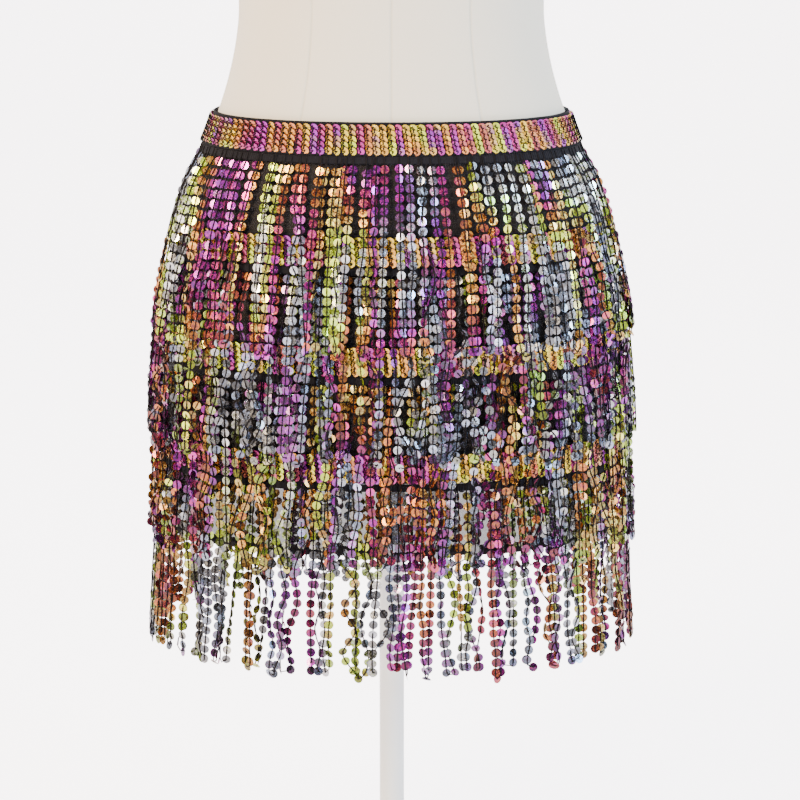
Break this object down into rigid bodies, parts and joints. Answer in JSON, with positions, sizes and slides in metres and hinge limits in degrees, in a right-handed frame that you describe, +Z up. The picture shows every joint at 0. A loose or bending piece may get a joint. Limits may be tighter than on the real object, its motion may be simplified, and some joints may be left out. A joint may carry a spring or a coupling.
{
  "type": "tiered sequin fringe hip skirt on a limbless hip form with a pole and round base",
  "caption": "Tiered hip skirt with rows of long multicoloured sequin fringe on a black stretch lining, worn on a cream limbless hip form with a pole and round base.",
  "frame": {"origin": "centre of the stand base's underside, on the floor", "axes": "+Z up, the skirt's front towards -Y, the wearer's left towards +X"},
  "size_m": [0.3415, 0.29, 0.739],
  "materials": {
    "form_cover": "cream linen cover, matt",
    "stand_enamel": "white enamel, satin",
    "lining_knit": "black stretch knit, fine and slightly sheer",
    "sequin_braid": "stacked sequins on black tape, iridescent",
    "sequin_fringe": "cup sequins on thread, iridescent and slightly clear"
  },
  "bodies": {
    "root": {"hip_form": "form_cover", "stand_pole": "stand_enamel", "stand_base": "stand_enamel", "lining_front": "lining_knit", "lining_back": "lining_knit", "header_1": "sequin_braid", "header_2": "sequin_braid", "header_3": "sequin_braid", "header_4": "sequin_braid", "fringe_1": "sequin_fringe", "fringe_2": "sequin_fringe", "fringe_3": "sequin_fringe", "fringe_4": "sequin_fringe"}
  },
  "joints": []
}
■ ■ ■ ■ ■
*DESCRIPTION OF THE TASK*: Write out the data exactly as it stands.

*CORRECT RESPONSE*:
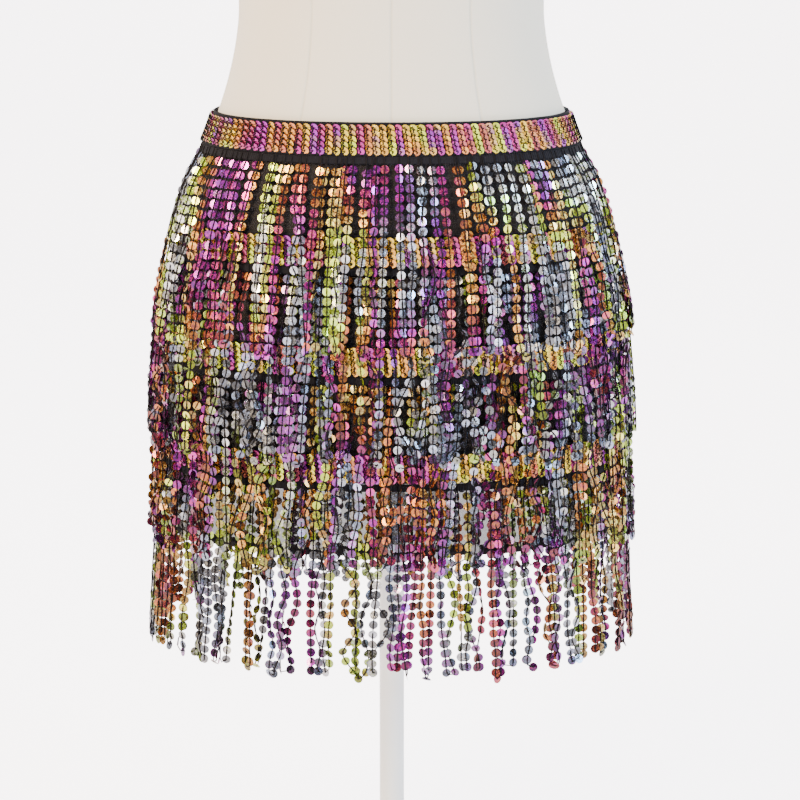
Break this object down into rigid bodies, parts and joints. Answer in JSON, with positions, sizes and slides in metres and hinge limits in degrees, in a right-handed frame that you describe, +Z up. The picture shows every joint at 0. A loose or bending piece may get a joint. Limits may be tighter than on the real object, its motion may be simplified, and some joints may be left out. A joint may carry a spring or a coupling.
{
  "type": "tiered sequin fringe hip skirt on a limbless hip form with a pole and round base",
  "caption": "Tiered hip skirt with rows of long multicoloured sequin fringe on a black stretch lining, worn on a cream limbless hip form with a pole and round base.",
  "frame": {"origin": "centre of the stand base's underside, on the floor", "axes": "+Z up, the skirt's front towards -Y, the wearer's left towards +X"},
  "size_m": [0.3415, 0.29, 0.739],
  "materials": {
    "form_cover": "cream linen cover, matt",
    "stand_enamel": "white enamel, satin",
    "lining_knit": "black stretch knit, fine and slightly sheer",
    "sequin_braid": "stacked sequins on black tape, iridescent",
    "sequin_fringe": "cup sequins on thread, iridescent and slightly clear"
  },
  "bodies": {
    "root": {"hip_form": "form_cover", "stand_pole": "stand_enamel", "stand_base": "stand_enamel", "lining_front": "lining_knit", "lining_back": "lining_knit", "header_1": "sequin_braid", "header_2": "sequin_braid", "header_3": "sequin_braid", "header_4": "sequin_braid", "fringe_1": "sequin_fringe", "fringe_2": "sequin_fringe", "fringe_3": "sequin_fringe", "fringe_4": "sequin_fringe"}
  },
  "joints": []
}